Land – Compulsory purchase – Compensation – Claimant lessees permitting companies of which they were directors to conduct scrap metal businesses from land – Land compulsorily acquired for Crossrail project – Claimants seeking compensation for loss of personal remuneration for unexpired term of lease – Whether claimants suffering loss – Claim dismissed
The claimants carried on business from land known as Bishop’s Yard at Lake Avenue in Slough adjacent to the main Great Western railway line. The family business focussed on dealing in scrap metal and was conducted through a number of companies. The greater part of the land, extending to about 1.15 acres (“the reference land”) was held under a series of leases from Network Rail and its predecessors. The last such lease was for a term expiring on 22 December 2031 at an open market rent to be reviewed at five yearly intervals.
On 4 February 2014 the reference land was compulsorily acquired by the defendant under powers conferred by section 6 of the Crossrail Act 2008. A company of which the claimants were directors and which had traded from the reference land, did not relocate to other premises but discontinued its business within three months of receiving the defendant’s notice of entry. The company subsequently went into liquidation with substantial unpaid debts.

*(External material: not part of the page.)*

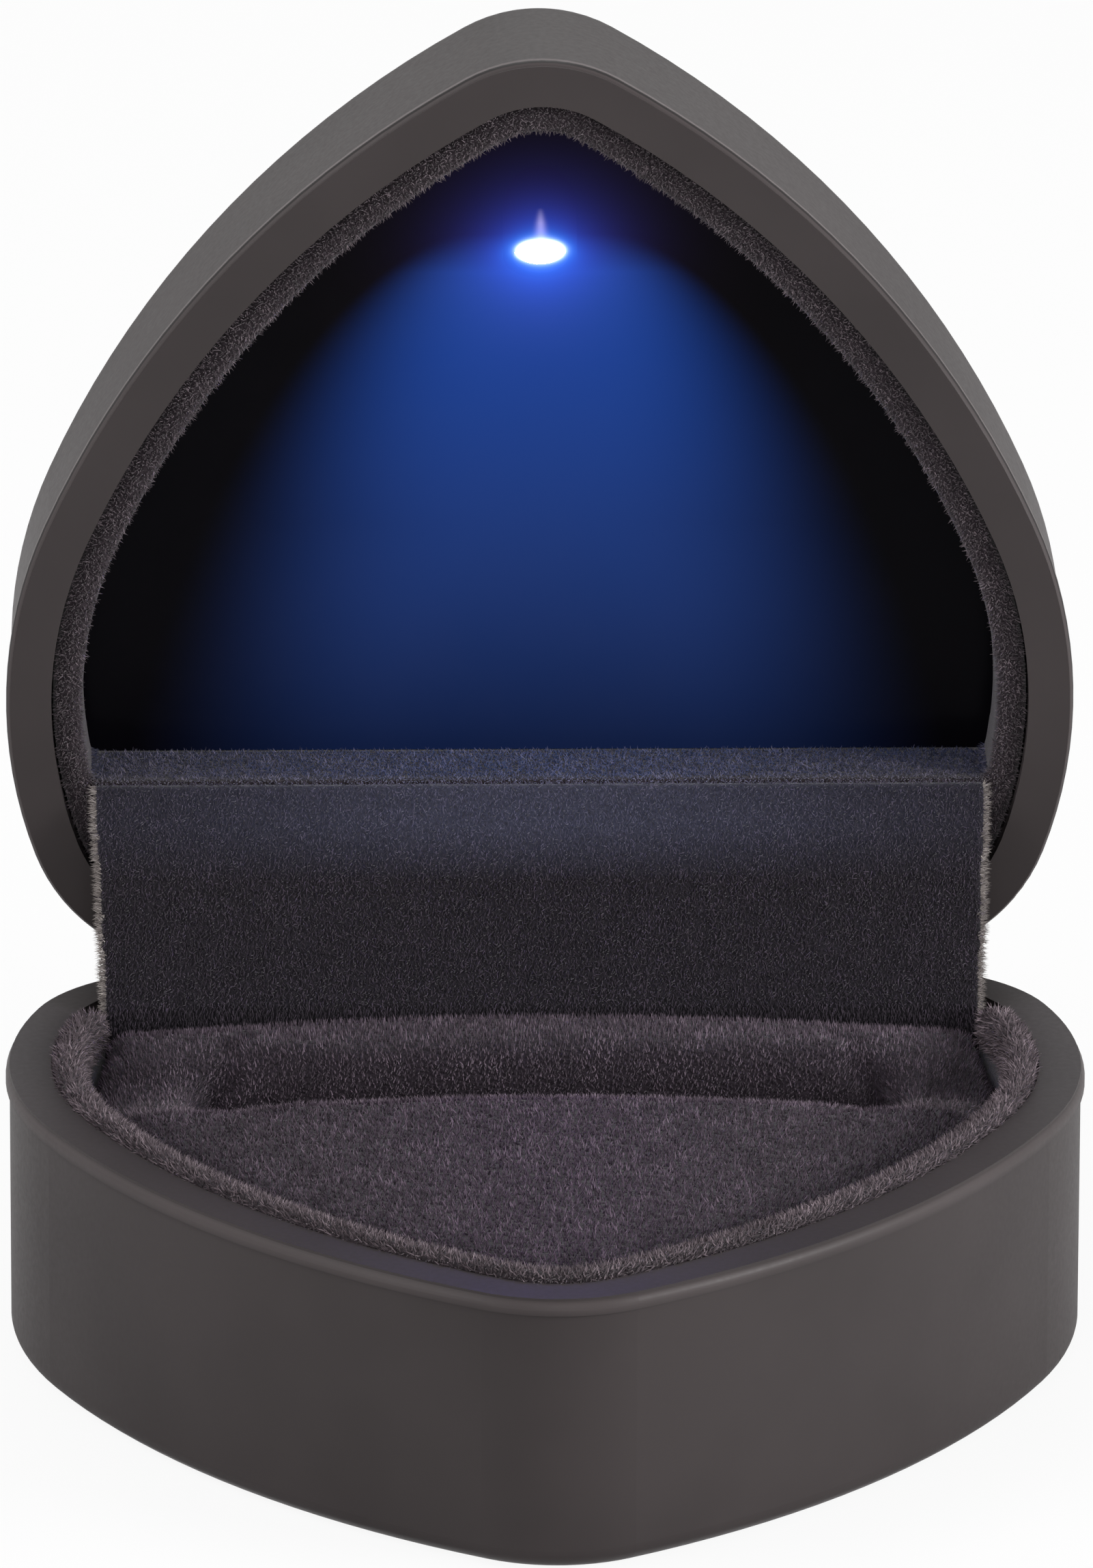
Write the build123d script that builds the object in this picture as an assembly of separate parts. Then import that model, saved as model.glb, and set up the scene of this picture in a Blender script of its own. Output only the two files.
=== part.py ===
from build123d import *
import os
from math import atan2, degrees, sqrt

# A ring display box: a tipped, round-cornered base and a matching lid on a sprung metal hinge,
# velvet inside, with a lamp behind the lid that a plunger switches on as the lid swings up.
# Millimetres. X to the right, Y to the back, Z up. The origin lies on the resting face, under
# the widest line of the outline. Lid pieces are drawn closed and then swung open.

# Outline, seen from above
HALF_WIDTH = 39.0
WAIST_R = 33.7
WAIST_SWEEP = 20.2
CORNER_R = 12.9
FLANK_R = 73.0
TIP_R = 11.2
TIP_CENTRE = 37.7

# Shells
BASE_HEIGHT = 20.4
LID_HEIGHT = 16.2
RIM_WIDTH = 3.3
BEAD_PROUD = 0.28
BEAD_HEIGHT = 1.2
RIM_ROUND = 0.8
EDGE_ROUND = 1.5
FLOOR = 2.6
ROOF = 2.2
RIB = 1.4
PAD_INSET = 4.0
PAD_THICKNESS = 0.8

# Clearances
FIT = 0.1
SOFT_GAP = 0.3
SEAT = 0.02

# Velvet-covered liners, the board and the cushions
LIP_WIDTH = 2.3
LIP_ROUND = 0.8
BASE_LIP_RISE = 0.4
LID_LIP_SET = 0.8
BOARD_TOP = 8.8
BOARD = 1.2
SLOT_FRONT = -3.0
SLOT_WIDTH = 4.3
SLOT_HALF = 25.8
FRONT_DROP = 1.0
REAR_RISE = 0.4
CUSHION_ROUND = 1.2
SLOT_SLOPE = 2.6

# Hinge cover flap
FLAP_Y = 10.1
FLAP = 1.0
FLAP_TAIL = 4.0
FLAP_FOOT_SET = 3.9
FLAP_HEAD_SET = 3.1

# Lid recess, panel and lamp
RECESS = 7.7
LEDGE_REACH = 14.1
LEDGE = 2.0
LID_LINER_END = 12.0
PANEL = 1.0
PANEL_SEAT = 1.0
POST_R = 1.8
POST_REAR_SET = 8.7
POST_MID_SET = 14.7
POST_MID = -20.0
POST_FRONT = -40.5
LAMP_Y = -33.1
LAMP_PROUD = 2.7
LAMP_TILT = 40.0
LENS_R = 1.95
LENS_DOME = 0.5
HOOD_WALL = 0.75
HOOD_BROW = 0.5
LAMP_BOARD = 0.8
LAMP_BOARD_W = 11.0
LAMP_BOARD_L = 8.0

# Coin cell and its holder
CELL_R = 10.0
CELL = 1.6
CELL_Y = -10.0
HOLDER_WALL = 1.3
HOLDER_HEIGHT = 3.6
HOLDER_FLOOR = 0.8
LUG_W = 5.0
LUG_L = 2.6
CONTACT = 0.3
CONTACT_W = 4.0
CONTACT_HEAD_R = 3.5

# Hinge
HINGE_OUT = 0.1
PIN_R = 0.8
PIN_FIT = 0.05
PIN_HEAD_R = 1.15
PIN_HEAD = 0.4
SHEET = 0.6
KNUCKLES = 5
KNUCKLE_LENGTH = 5.6
KNUCKLE_GAP = 0.2
LEAF_LENGTH = 9.6
SCREW_DROP = 6.8
SCREW_SPACING = 11.2
SCREW_R = 0.7
SCREW_LENGTH = 2.4
SCREW_HEAD_R = 1.4
SCREW_HEAD = 0.7
EAR_X = 6.2
EAR_DROP = 8.2
EAR_REACH = 2.3
EAR_R = 0.95
SPRING_WIRE_R = 0.4
SPRING_BEND_R = 5.0
SPRING_HOOK = 1.5
SPRING_HOOK_R = 0.7
OPEN_ANGLE = 90.0

# Switch
SWITCH_W = 6.0
SWITCH_D = 4.2
SWITCH_H = 5.5
SWITCH_SET = 1.6
SWITCH_SKIN = 0.8
PLUNGER_R = 0.8
PLUNGER_COLLAR_R = 1.3
PLUNGER_COLLAR = 0.8
PLUNGER_FIT = 0.06
PLUNGER_TRAVEL = 1.2
STRIKER_W = 4.0

# Lead wires
WIRE_R = 0.45
WIRE_BEND_R = 1.8
WIRE_LANE = 1.4

# Everything below follows from the sizes above.
TIP = Vector(0, -TIP_CENTRE)
WAIST = Vector(HALF_WIDTH - WAIST_R, 0)
CORNER = WAIST + Vector(WAIST_R - CORNER_R, 0).rotate(Axis.Z, WAIST_SWEEP)
BACK = CORNER.Y + CORNER_R
WALL_BACK = BACK - RIM_WIDTH
HINGE_Y = BACK + HINGE_OUT
HINGE_AXIS = Axis((0, HINGE_Y, BASE_HEIGHT), (1, 0, 0))
KNUCKLE_R = PIN_R + PIN_FIT + SHEET
HINGE_HALF = KNUCKLES * KNUCKLE_LENGTH / 2
LINER_INSET = RIM_WIDTH + FIT
CUSHION_INSET = RIM_WIDTH + LIP_WIDTH + SOFT_GAP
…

The claimants sought compensation totalling £4,177,782, principally representing the remuneration which they said they would otherwise have received from the company in the period from their quitting the reference land on 13 September 2013 until the expiry of their lease in 2031. The defendant took the view that the claimants were entitled to no compensation because they could not show that, had the reference land not been taken, the company would have generated profits sufficient to pay them the income they claimed to have lost, or any income at all, except at the expense of their creditors.
Held: The claim was dismissed.
(1) There was no dispute over the claimants’ entitlement in principle to make a claim in their own right for the value of future remuneration which they would not receive because the land from which they had hoped their company would conduct a profitable business had been taken from them. The more reliable basis on which to compensate them for the income they could realistically have expected to derive from a business carried on from a leasehold site with the benefit of planning permission for use as a scrap yard would have been to ascertain the value of the lease itself, including any element of key money. A conventional open market valuation on that basis would have taken into account all of the many contingencies to which the receipt of such an income would be vulnerable, but in this case no valuation evidence was relied on by either party and the defendant did not challenge the manner in which the claim was formulated. It was agreed that a claim for lost remuneration might be brought under rule 6 in section 5 of the Land Compensation Act 1961, which permitted compensation to be paid “for disturbance or any other matter not directly based on the value of land: Wrexham Maelor Borough Council v MacDougall [1993] 2 EGLR 23 applied.
(2) To succeed, the claimants had to satisfy the tribunal that the loss for which compensation was claimed was causally connected to the relevant acquisition of land, it was not too remote and the claimant must have taken such steps as a reasonable person in the same position would have done to eliminate or reduce the loss. The principal disagreement between the parties was whether, at the date of acquisition of the reference land, there was any sustainable business capable of supporting the payment of a continuing income to the claimants. On the evidence, the very substantial remuneration which the claimants had drawn from their failed business was at the expense of the creditors and no credible evidence had been provided to explain how any business conducted from the Yard could have continued to sustain those drawings. As the tribunal was satisfied that the claimants could not have continued to authorise payments to be made to themselves for longer than they actually did without being in breach of their duties as directors, fair compensation for their loss of remuneration would be assessed at nil. The loss was not caused by the acquisition of the reference land and their business was both unprofitable and unsustainable long before the notice of entry was given: Director of Buildings and Lands v Shun Fung Ironworks Ltd [1995] 1 EGLR 19 applied.
(3) On balance the tribunal was prepared to accept that the expenditure of £39,013 (plus VAT) said to have been incurred in clearing and vacating the reference land had been met by the claimants and that element of the claim would be allowed.
(4) The claimants were not entitled to the sum of £17,500 plus VAT in respect of the quarter’s rent which fell due pursuant to the lease in September 2013. That was a personal liability of the claimants who were not in a position to make any beneficial use of the site after the discontinuance of the company’s business. Possession was not finally taken by the defendant until February 2014. The company’s business would have failed in any event, and losses which were the consequence of that failure were not caused by the compulsory acquisition. The company was not in a position to reimburse the claimants’ expenditure on rent and the fact that the continuing liability was brought to an end by the defendant’s subsequent entry did not mean that the loss represented by that expenditure was caused by the entry.
(5) The claimants had failed to establish any loss arising from the sale of plant and machinery. It had not been established that any of those assets belonged to the claimants or that they were sold at a loss. The sale had not been forced by the need to vacate the yard (so as to result in a diminished price) and there was no reason to believe that either of the claimants sustained any loss under that head of claim.
Mark Warwick QC (instructed by Gordon Dadds LLP) appeared for the claimants; Guy Williams (instructed by Pinsent Masons LLP) appeared for the defendant.